I used to think property deeds were just boring rectangles of paper with fancy script.
Turns out, the visual language of land ownership has been evolving for roughly eight centuries, give or take, and the design choices embedded in these documents reveal more about power structures and literacy rates than any history textbook I’ve read. Medieval English deeds—those crinkly parchment scrolls that survive in archives—weren’t designed to be read by the people whose land they described. They were theater pieces, really, covered in elaborate calligraphy and dangling wax seals the size of biscuits, all meant to communicate one thing: this document is too important for you to question. The seals themselves were mini sculptures, carved with heraldic imagery that functioned like a visual signature for nobles who couldn’t necessarily write their own names. I’ve seen replicas where the wax impressions show everything from lions rampant to saints in prayer, each one a deliberate branding exercise. The Latin text sprawled across these pages in continuous script—no paragraph breaks, no punctuation to guide the eye—because clarity wasn’t the point. Intimidation was.

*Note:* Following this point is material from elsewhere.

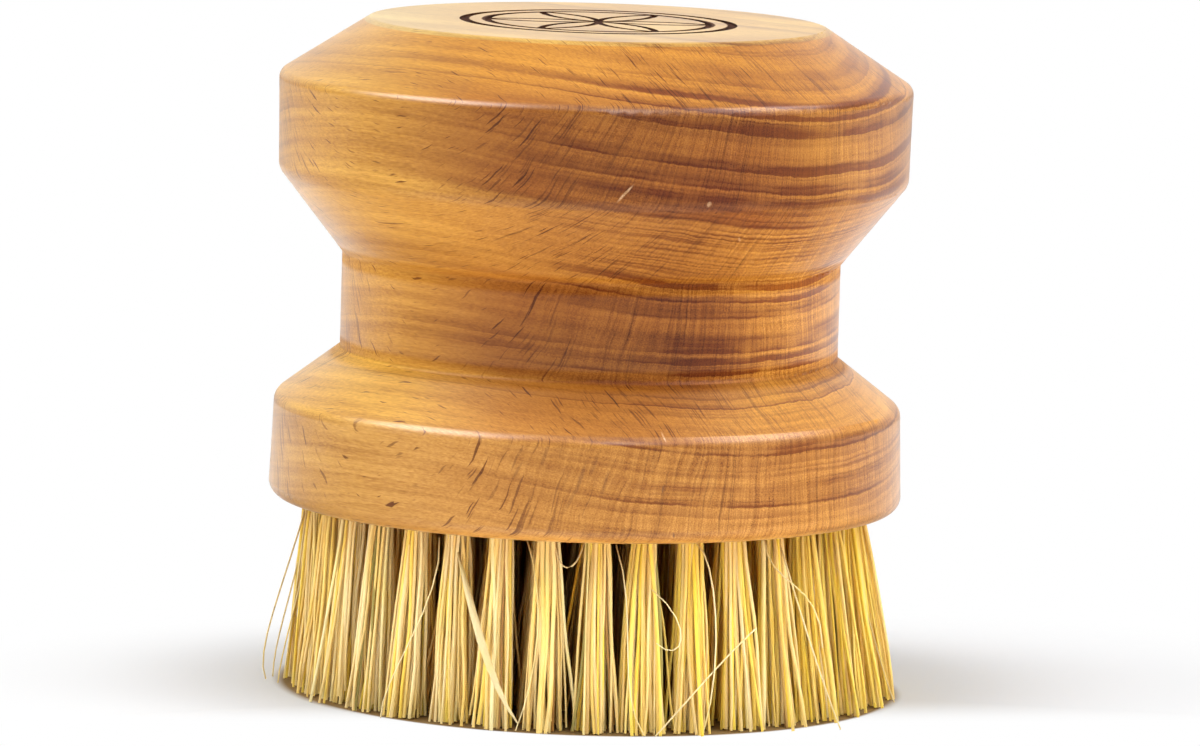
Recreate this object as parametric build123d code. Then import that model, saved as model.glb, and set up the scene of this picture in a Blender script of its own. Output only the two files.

When Typography Became a Legal Weapon in the Age of Printing
The printing press changed everything, obviously. But here’s the thing: it didn’t make deeds simpler. Early printed deeds from the 1500s and 1600s borrowed the visual weight of handwritten documents, using blackletter typefaces that mimicked scribal traditions even though they were now mass-produced. Printers added ornate borders—woodcut frames featuring cherubs, columns, and geometric patterns—that served zero practical function but signaled legitimacy. I guess it makes sense that people needed visual reassurance that a printed document carried the same authority as one painstakingly hand-copied by a monk.
Wait—maybe I’m being unfair to the printers. They were navigating a weird transition period where legal documents had to look old to feel trustworthy. The elaborate title cartouches on 17th-century deeds, with their flourishing scrollwork and tiny illustrated scenes of landowners shaking hands, were essentially UX design for an anxious market. You can see the tension in the layout: dense blocks of text crammed together to save expensive paper, interrupted by sudden explosions of decorative capital letters three inches tall.
By the 1700s, something shifted. Deeds started incorporating more white space, not out of aesthetic preference but because legal disputes were increasing and courts needed documents that could be parsed quickly. The rise of Enlightenment thinking—with its emphasis on reason and clarity—bled into document design. Margins widened. Paragraph breaks appeared. Witness signature blocks got their own dedicated sections instead of being squeezed into margins. Honestly, you can track the professionalization of the legal system just by measuring the amount of blank space on a deed.
The Victorian Obsession With Borders and the Modern Retreat Into Minimalism
Then the Victorians had to go and make everything complicated again.
Nineteenth-century deeds are maximalist nightmares, at least from a design perspective—elaborate engraved borders featuring allegorical figures (Justice with her scales, Britannia with her trident), intricate guilloche patterns that prevented forgery, and multiple typefaces competing for attention on a single page. These documents were definately showing off, combining security features with nationalist iconography in ways that feel almost propagandistic. The borders alone could take up a third of the page, framing the legal text like it was a diploma or a stock certificate, which I suppose it kind of was. Property ownership had become a cornerstone of middle-class identity, and the deed design reflected that aspiration. I’ve noticed that American deeds from the same period went even further, incorporating eagles, flags, and frontier imagery—manifest destiny rendered in copperplate engraving.
The 20th century brought the inevitable backlash: modernist simplification. By the 1950s and 60s, deeds had shed most of their ornamentation, opting for clean sans-serif typefaces, standardized forms, and preprinted templates. The shift wasn’t just aesthetic—it was economic and bureaucratic. Governments and title companies needed documents that could be processed quickly, photocopied clearly, and filed efficiently. Beauty became a liability. Now we’ve arrived at the digital age, where property deeds increasingly exist as PDFs with embedded security features invisible to the naked eye—QR codes, digital signatures, blockchain hashes. The visual language has collapsed into pure functionality, though some jurisdictions still cling to embossed seals and watermarked paper as if the ghosts of medieval notaries are watching. I sometimes wonder if future historians will look at our minimalist digital deeds and assume we had no sense of ceremony about land ownership, when really we just moved the theater online.